- _WORK TO BE COMPLETED_: Would you return all of this data exactly, leaving nothing out?

- _GIVEN INFORMATION_:
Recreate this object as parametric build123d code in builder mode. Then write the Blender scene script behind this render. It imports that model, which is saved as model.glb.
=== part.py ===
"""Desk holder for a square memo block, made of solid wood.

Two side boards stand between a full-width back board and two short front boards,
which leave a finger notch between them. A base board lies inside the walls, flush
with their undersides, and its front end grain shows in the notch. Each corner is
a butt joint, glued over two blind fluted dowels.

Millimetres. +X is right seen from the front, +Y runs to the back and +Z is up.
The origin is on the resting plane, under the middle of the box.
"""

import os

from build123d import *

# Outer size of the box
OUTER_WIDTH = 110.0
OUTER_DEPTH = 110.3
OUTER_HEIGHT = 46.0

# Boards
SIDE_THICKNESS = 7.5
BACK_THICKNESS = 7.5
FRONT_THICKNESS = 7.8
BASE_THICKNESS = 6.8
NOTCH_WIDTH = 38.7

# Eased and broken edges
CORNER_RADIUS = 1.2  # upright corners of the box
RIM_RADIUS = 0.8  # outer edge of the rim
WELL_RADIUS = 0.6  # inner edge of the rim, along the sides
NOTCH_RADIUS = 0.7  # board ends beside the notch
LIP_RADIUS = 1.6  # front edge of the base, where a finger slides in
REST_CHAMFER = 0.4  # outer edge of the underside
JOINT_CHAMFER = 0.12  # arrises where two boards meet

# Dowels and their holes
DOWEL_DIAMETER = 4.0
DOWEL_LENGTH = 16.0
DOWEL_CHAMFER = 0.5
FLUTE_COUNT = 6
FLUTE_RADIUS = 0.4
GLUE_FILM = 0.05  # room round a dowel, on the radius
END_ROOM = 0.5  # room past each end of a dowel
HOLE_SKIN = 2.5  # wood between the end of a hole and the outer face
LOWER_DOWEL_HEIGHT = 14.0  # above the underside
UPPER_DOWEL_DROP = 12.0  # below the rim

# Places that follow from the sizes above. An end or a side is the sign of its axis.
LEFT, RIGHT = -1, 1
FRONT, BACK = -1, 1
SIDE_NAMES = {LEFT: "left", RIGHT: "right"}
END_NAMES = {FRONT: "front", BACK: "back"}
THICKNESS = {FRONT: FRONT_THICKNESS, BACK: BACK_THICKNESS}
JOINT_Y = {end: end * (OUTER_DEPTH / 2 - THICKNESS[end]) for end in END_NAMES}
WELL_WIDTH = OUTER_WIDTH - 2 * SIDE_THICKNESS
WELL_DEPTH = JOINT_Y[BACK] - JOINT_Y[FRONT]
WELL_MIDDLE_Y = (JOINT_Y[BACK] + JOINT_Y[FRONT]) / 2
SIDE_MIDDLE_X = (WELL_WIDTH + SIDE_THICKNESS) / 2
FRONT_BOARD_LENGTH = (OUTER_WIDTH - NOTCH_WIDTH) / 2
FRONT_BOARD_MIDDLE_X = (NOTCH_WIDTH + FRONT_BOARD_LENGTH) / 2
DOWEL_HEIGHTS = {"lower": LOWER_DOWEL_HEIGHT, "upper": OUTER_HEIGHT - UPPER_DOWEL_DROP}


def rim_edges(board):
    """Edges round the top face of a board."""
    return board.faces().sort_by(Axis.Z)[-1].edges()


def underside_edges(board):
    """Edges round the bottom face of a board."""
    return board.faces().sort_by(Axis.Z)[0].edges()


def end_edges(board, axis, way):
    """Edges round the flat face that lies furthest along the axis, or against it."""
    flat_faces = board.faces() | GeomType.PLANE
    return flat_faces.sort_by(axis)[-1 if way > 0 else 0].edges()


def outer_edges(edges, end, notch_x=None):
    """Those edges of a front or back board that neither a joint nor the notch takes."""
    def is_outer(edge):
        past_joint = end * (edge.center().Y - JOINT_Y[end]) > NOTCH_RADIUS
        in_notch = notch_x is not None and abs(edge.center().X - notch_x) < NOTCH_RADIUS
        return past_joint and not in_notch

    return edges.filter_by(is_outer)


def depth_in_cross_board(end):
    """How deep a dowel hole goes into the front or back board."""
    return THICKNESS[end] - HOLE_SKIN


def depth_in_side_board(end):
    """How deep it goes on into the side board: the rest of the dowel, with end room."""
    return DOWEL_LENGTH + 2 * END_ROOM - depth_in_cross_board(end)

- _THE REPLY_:
Recreate this object as parametric build123d code in builder mode. Then write the Blender scene script behind this render. It imports that model, which is saved as model.glb.
=== part.py ===
"""Desk holder for a square memo block, made of solid wood.

Two side boards stand between a full-width back board and two short front boards,
which leave a finger notch between them. A base board lies inside the walls, flush
with their undersides, and its front end grain shows in the notch. Each corner is
a butt joint, glued over two blind fluted dowels.

Millimetres. +X is right seen from the front, +Y runs to the back and +Z is up.
The origin is on the resting plane, under the middle of the box.
"""

import os

from build123d import *

# Outer size of the box
OUTER_WIDTH = 110.0
OUTER_DEPTH = 110.3
OUTER_HEIGHT = 46.0

# Boards
SIDE_THICKNESS = 7.5
BACK_THICKNESS = 7.5
FRONT_THICKNESS = 7.8
BASE_THICKNESS = 6.8
NOTCH_WIDTH = 38.7

# Eased and broken edges
CORNER_RADIUS = 1.2  # upright corners of the box
RIM_RADIUS = 0.8  # outer edge of the rim
WELL_RADIUS = 0.6  # inner edge of the rim, along the sides
NOTCH_RADIUS = 0.7  # board ends beside the notch
LIP_RADIUS = 1.6  # front edge of the base, where a finger slides in
REST_CHAMFER = 0.4  # outer edge of the underside
JOINT_CHAMFER = 0.12  # arrises where two boards meet

# Dowels and their holes
DOWEL_DIAMETER = 4.0
DOWEL_LENGTH = 16.0
DOWEL_CHAMFER = 0.5
FLUTE_COUNT = 6
FLUTE_RADIUS = 0.4
GLUE_FILM = 0.05  # room round a dowel, on the radius
END_ROOM = 0.5  # room past each end of a dowel
HOLE_SKIN = 2.5  # wood between the end of a hole and the outer face
LOWER_DOWEL_HEIGHT = 14.0  # above the underside
UPPER_DOWEL_DROP = 12.0  # below the rim

# Places that follow from the sizes above. An end or a side is the sign of its axis.
LEFT, RIGHT = -1, 1
FRONT, BACK = -1, 1
SIDE_NAMES = {LEFT: "left", RIGHT: "right"}
END_NAMES = {FRONT: "front", BACK: "back"}
THICKNESS = {FRONT: FRONT_THICKNESS, BACK: BACK_THICKNESS}
JOINT_Y = {end: end * (OUTER_DEPTH / 2 - THICKNESS[end]) for end in END_NAMES}
WELL_WIDTH = OUTER_WIDTH - 2 * SIDE_THICKNESS
WELL_DEPTH = JOINT_Y[BACK] - JOINT_Y[FRONT]
WELL_MIDDLE_Y = (JOINT_Y[BACK] + JOINT_Y[FRONT]) / 2
SIDE_MIDDLE_X = (WELL_WIDTH + SIDE_THICKNESS) / 2
FRONT_BOARD_LENGTH = (OUTER_WIDTH - NOTCH_WIDTH) / 2
FRONT_BOARD_MIDDLE_X = (NOTCH_WIDTH + FRONT_BOARD_LENGTH) / 2
DOWEL_HEIGHTS = {"lower": LOWER_DOWEL_HEIGHT, "upper": OUTER_HEIGHT - UPPER_DOWEL_DROP}


def rim_edges(board):
    """Edges round the top face of a board."""
    return board.faces().sort_by(Axis.Z)[-1].edges()


def underside_edges(board):
    """Edges round the bottom face of a board."""
    return board.faces().sort_by(Axis.Z)[0].edges()


def end_edges(board, axis, way):
    """Edges round the flat face that lies furthest along the axis, or against it."""
    flat_faces = board.faces() | GeomType.PLANE
    return flat_faces.sort_by(axis)[-1 if way > 0 else 0].edges()


def outer_edges(edges, end, notch_x=None):
    """Those edges of a front or back board that neither a joint nor the notch takes."""
    def is_outer(edge):
        past_joint = end * (edge.center().Y - JOINT_Y[end]) > NOTCH_RADIUS
        in_notch = notch_x is not None and abs(edge.center().X - notch_x) < NOTCH_RADIUS
        return past_joint and not in_notch

    return edges.filter_by(is_outer)


def depth_in_cross_board(end):
    """How deep a dowel hole goes into the front or back board."""
    return THICKNESS[end] - HOLE_SKIN


def depth_in_side_board(end):
    """How deep it goes on into the side board: the rest of the dowel, with end room."""
    return DOWEL_LENGTH + 2 * END_ROOM - depth_in_cross_board(end)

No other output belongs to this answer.